Holy God, giver of life, health, and strength, thank you for the ability to run the race you have given me. Help me to focus on my ultimate goal, which is to please you. Amen.
The theme in the readings from the Hebrew scriptures is abundance. Joel speaks of the time of plenty in the land of Israel. This abundance is not only physical, for it includes a generous outpouring of the Spirit of God. The psalmist sings of abundant rains that allows the land to flourish. The hills, meadows, and valleys all sing praise to God. Second Timothy 4 contains the scriptural passage that brings us closest to the death of Paul. The apostle has been abandoned by many, but the Lord stands by him as he faces his likely imminent death. In the Gospel, Jesus warns us about the dangers of pride.
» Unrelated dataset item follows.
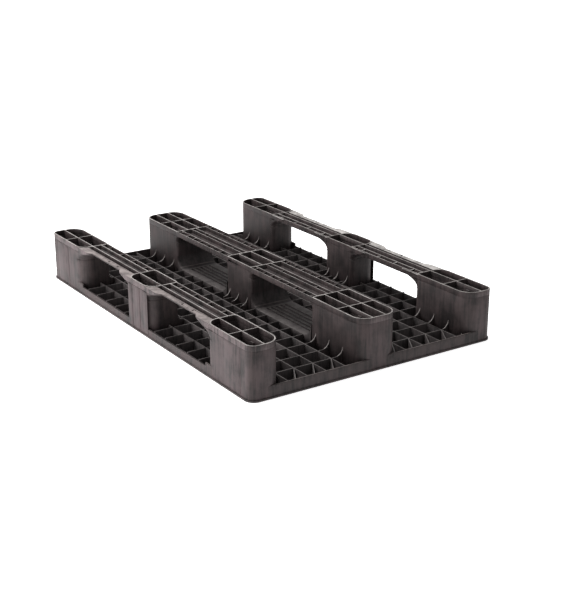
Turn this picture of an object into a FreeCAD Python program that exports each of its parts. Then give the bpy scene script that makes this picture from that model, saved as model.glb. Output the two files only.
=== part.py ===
# Three-runner plastic pallet, lying on its load deck with the runners upwards.
# Millimetres. X runs across the width, Y along the runners, Z up from the load deck's face,
# and the origin is the centre of that face. One STEP file per moulding is written to parts/.
import FreeCAD, Part
import math
import os

# ---- driving dimensions -----------------------------------------------------
pallet_length = 1200.0      # along the runners
pallet_width = 800.0        # across the runners
pallet_height = 150.0

plate_thick = 4.0           # load deck skin
lip_proud = 3.0             # the deck's edge lip stands out this far
lip_height = 5.0
deck_corner_r = 28.0
rim_thick = 5.0
end_rim_height = 35.0       # rim on the two short ends
side_rim_height = 25.0      # rim across the fork openings

rib_thick = 3.0
lattice_top = 30.0          # top of the deck's underside ribs
cross_rib_pitch = 61.5      # ribs that run across the width
long_rib_first = 101.0      # first lengthwise rib from the middle
long_rib_pitch = 59.0
brace_lean = 43.0           # sideways lean of the braces in the end rows
fin_r = 25.0                # curve that each fin makes from the cross ribs up a leg's wall
mid_fin_pitch = 49.0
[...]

The Pharisee in the parable thinks his personal goodness brings favor with God, but God desires a humble heart.
Read Joel 2:23-32. How has rain been a sign of God’s impending provision in your life?
Read Psalm 65. How has God’s forgiveness freed you to participate in creation’s joy?
Read 2 Timothy 4:6-8, 16-18. When has God strengthened you in the face of evil?
Read Luke 18:9-14. What aspect of your life do you need to approach with renewed humility?
Respond by posting a prayer.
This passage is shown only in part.